> _Work instructions_
Every line must be returned precisely as it is written.

> _Stored data_
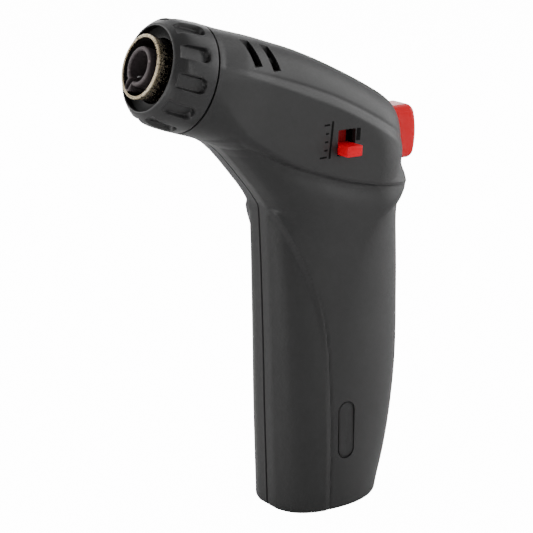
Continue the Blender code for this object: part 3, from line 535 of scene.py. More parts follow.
class Nodes:
    """A small helper for building a node material."""

    def __init__(self, name):
        self.material = bpy.data.materials.new(name)
        self.material.use_nodes = True
        self.tree = self.material.node_tree
        self.tree.nodes.clear()
        output = self.add("ShaderNodeOutputMaterial")
        self.bsdf = self.add("ShaderNodeBsdfPrincipled")
        self.tree.links.new(self.bsdf.outputs[0], output.inputs[0])
        self.place = self.add("ShaderNodeTexCoord").outputs["Object"]

    def add(self, kind, **values):
        node = self.tree.nodes.new(kind)
        for key, value in values.items():
            setattr(node, key, value)
        return node

    def feed(self, slot, value):
        """Gives an input a number, a colour or a link."""
        if isinstance(value, (int, float)):
            slot.default_value = value
        elif isinstance(value, tuple):
            slot.default_value = (*value, 1.0)
        else:
            self.tree.links.new(value, slot)

    def noise(self, scale, detail, rough, distortion=0.0):
        node = self.add("ShaderNodeTexNoise")
        self.feed(node.inputs["Vector"], self.place)
        self.feed(node.inputs["Scale"], scale)
        self.feed(node.inputs["Detail"], detail)
        self.feed(node.inputs["Roughness"], rough)
        self.feed(node.inputs["Distortion"], distortion)
        return node.outputs[0]

    def voronoi(self, scale):
        node = self.add("ShaderNodeTexVoronoi")
        self.feed(node.inputs["Vector"], self.place)
        self.feed(node.inputs["Scale"], scale)
        return node.outputs["Distance"]

    def ramp(self, value, low, high):
        """A colour ramp between two (position, colour) stops."""
        node = self.add("ShaderNodeValToRGB")
        for element, (at, colour) in zip(node.color_ramp.elements, (low, high)):
            element.position = at
            element.color = (*colour, 1.0)
        self.feed(node.inputs[0], value)
        return node.outputs[0]

    def mask(self, value, low, high):
        """Black at low, white at high."""
        return self.ramp(value, (low, (0, 0, 0)), (high, (1, 1, 1)))

    def math(self, how, a, b, clamp=False):
        node = self.add("ShaderNodeMath", operation=how, use_clamp=clamp)
        self.feed(node.inputs[0], a)
        self.feed(node.inputs[1], b)
        return node.outputs[0]

    def mix(self, factor, a, b):
        node = self.add("ShaderNodeMix", data_type="RGBA")
        self.feed(node.inputs[0], factor)
        self.feed(node.inputs[6], a)
        self.feed(node.inputs[7], b)
        return node.outputs[2]

    def bump(self, height, strength, distance, normal=None):
        node = self.add("ShaderNodeBump")
        self.feed(node.inputs["Strength"], strength)
        self.feed(node.inputs["Distance"], distance)
        self.feed(node.inputs["Height"], height)
        if normal is not None:
            self.feed(node.inputs["Normal"], normal)
        return node.outputs[0]

    def map_range(self, value, low, high):
        """0 at low, 1 at high."""
        node = self.add("ShaderNodeMapRange", clamp=True)
        self.feed(node.inputs["From Min"], low)
        self.feed(node.inputs["From Max"], high)
        self.feed(node.inputs["Value"], value)
        return node.outputs[0]

    def edges(self, low, high):
        """1 along sharp outward edges, for wear."""
        pointiness = self.add("ShaderNodeNewGeometry").outputs["Pointiness"]
        return self.map_range(pointiness, low, high)

    def set(self, **values):
        for key, value in values.items():
            self.feed(self.bsdf.inputs[key.replace("_", " ")], value)
        return self.material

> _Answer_
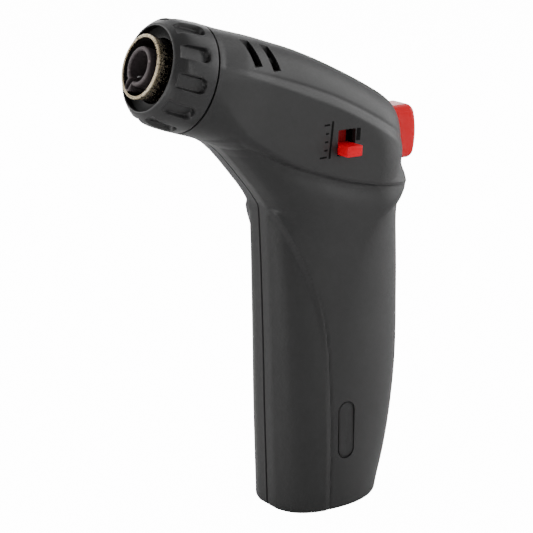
Continue the Blender code for this object: part 3, from line 535 of scene.py. More parts follow.
class Nodes:
    """A small helper for building a node material."""

    def __init__(self, name):
        self.material = bpy.data.materials.new(name)
        self.material.use_nodes = True
        self.tree = self.material.node_tree
        self.tree.nodes.clear()
        output = self.add("ShaderNodeOutputMaterial")
        self.bsdf = self.add("ShaderNodeBsdfPrincipled")
        self.tree.links.new(self.bsdf.outputs[0], output.inputs[0])
        self.place = self.add("ShaderNodeTexCoord").outputs["Object"]

    def add(self, kind, **values):
        node = self.tree.nodes.new(kind)
        for key, value in values.items():
            setattr(node, key, value)
        return node

    def feed(self, slot, value):
        """Gives an input a number, a colour or a link."""
        if isinstance(value, (int, float)):
            slot.default_value = value
        elif isinstance(value, tuple):
            slot.default_value = (*value, 1.0)
        else:
            self.tree.links.new(value, slot)

    def noise(self, scale, detail, rough, distortion=0.0):
        node = self.add("ShaderNodeTexNoise")
        self.feed(node.inputs["Vector"], self.place)
        self.feed(node.inputs["Scale"], scale)
        self.feed(node.inputs["Detail"], detail)
        self.feed(node.inputs["Roughness"], rough)
        self.feed(node.inputs["Distortion"], distortion)
        return node.outputs[0]

    def voronoi(self, scale):
        node = self.add("ShaderNodeTexVoronoi")
        self.feed(node.inputs["Vector"], self.place)
        self.feed(node.inputs["Scale"], scale)
        return node.outputs["Distance"]

    def ramp(self, value, low, high):
        """A colour ramp between two (position, colour) stops."""
        node = self.add("ShaderNodeValToRGB")
        for element, (at, colour) in zip(node.color_ramp.elements, (low, high)):
            element.position = at
            element.color = (*colour, 1.0)
        self.feed(node.inputs[0], value)
        return node.outputs[0]

    def mask(self, value, low, high):
        """Black at low, white at high."""
        return self.ramp(value, (low, (0, 0, 0)), (high, (1, 1, 1)))

    def math(self, how, a, b, clamp=False):
        node = self.add("ShaderNodeMath", operation=how, use_clamp=clamp)
        self.feed(node.inputs[0], a)
        self.feed(node.inputs[1], b)
        return node.outputs[0]

    def mix(self, factor, a, b):
        node = self.add("ShaderNodeMix", data_type="RGBA")
        self.feed(node.inputs[0], factor)
        self.feed(node.inputs[6], a)
        self.feed(node.inputs[7], b)
        return node.outputs[2]

    def bump(self, height, strength, distance, normal=None):
        node = self.add("ShaderNodeBump")
        self.feed(node.inputs["Strength"], strength)
        self.feed(node.inputs["Distance"], distance)
        self.feed(node.inputs["Height"], height)
        if normal is not None:
            self.feed(node.inputs["Normal"], normal)
        return node.outputs[0]

    def map_range(self, value, low, high):
        """0 at low, 1 at high."""
        node = self.add("ShaderNodeMapRange", clamp=True)
        self.feed(node.inputs["From Min"], low)
        self.feed(node.inputs["From Max"], high)
        self.feed(node.inputs["Value"], value)
        return node.outputs[0]

    def edges(self, low, high):
        """1 along sharp outward edges, for wear."""
        pointiness = self.add("ShaderNodeNewGeometry").outputs["Pointiness"]
        return self.map_range(pointiness, low, high)

    def set(self, **values):
        for key, value in values.items():
            self.feed(self.bsdf.inputs[key.replace("_", " ")], value)
        return self.material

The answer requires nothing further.